_DIRECTIVE_
Repeat the material below exactly, line for line.

_DATA SEGMENT_
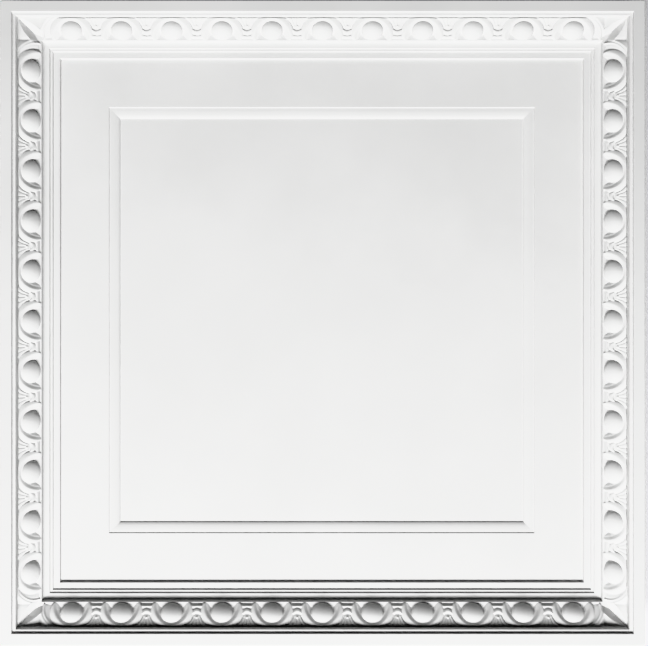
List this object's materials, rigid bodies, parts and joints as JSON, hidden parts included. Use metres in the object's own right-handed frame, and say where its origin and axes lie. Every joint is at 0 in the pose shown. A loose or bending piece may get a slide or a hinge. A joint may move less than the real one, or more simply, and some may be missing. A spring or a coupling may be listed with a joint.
{
  "type": "polyurethane ceiling tile",
  "caption": "Square coffered ceiling tile moulded in rigid foam, with a lay-in flange, an egg-and-dart border, stepped mouldings and a sunk middle panel.",
  "frame": {"origin": "middle of the tile's flat back, at the height of the back plane", "axes": "+Z out of the decorated face, X and Y along the tile's sides; the picture's right is +X and its top is +Y"},
  "size_m": [0.606, 0.606, 0.038],
  "materials": {
    "moulded_foam": "white primed rigid polyurethane foam with a matt moulded skin"
  },
  "bodies": {
    "root": {"ceiling_tile": "moulded_foam"}
  },
  "joints": []
}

_FULL RESPONSE_
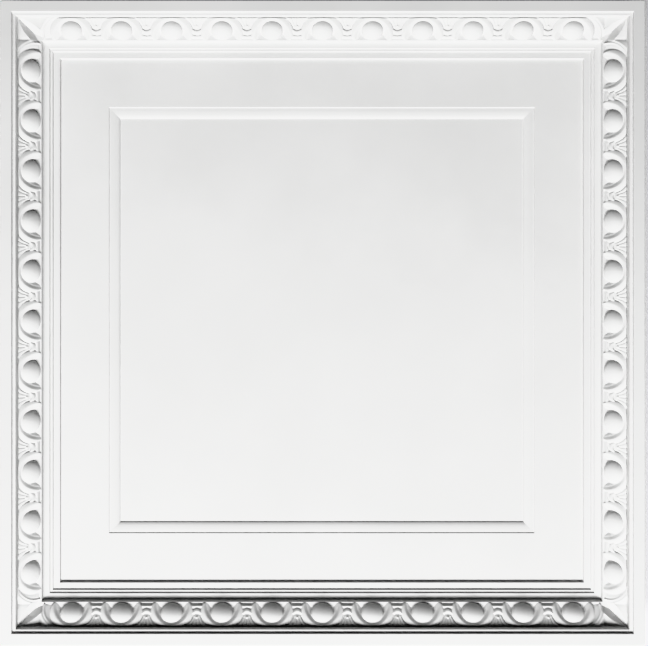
List this object's materials, rigid bodies, parts and joints as JSON, hidden parts included. Use metres in the object's own right-handed frame, and say where its origin and axes lie. Every joint is at 0 in the pose shown. A loose or bending piece may get a slide or a hinge. A joint may move less than the real one, or more simply, and some may be missing. A spring or a coupling may be listed with a joint.
{
  "type": "polyurethane ceiling tile",
  "caption": "Square coffered ceiling tile moulded in rigid foam, with a lay-in flange, an egg-and-dart border, stepped mouldings and a sunk middle panel.",
  "frame": {"origin": "middle of the tile's flat back, at the height of the back plane", "axes": "+Z out of the decorated face, X and Y along the tile's sides; the picture's right is +X and its top is +Y"},
  "size_m": [0.606, 0.606, 0.038],
  "materials": {
    "moulded_foam": "white primed rigid polyurethane foam with a matt moulded skin"
  },
  "bodies": {
    "root": {"ceiling_tile": "moulded_foam"}
  },
  "joints": []
}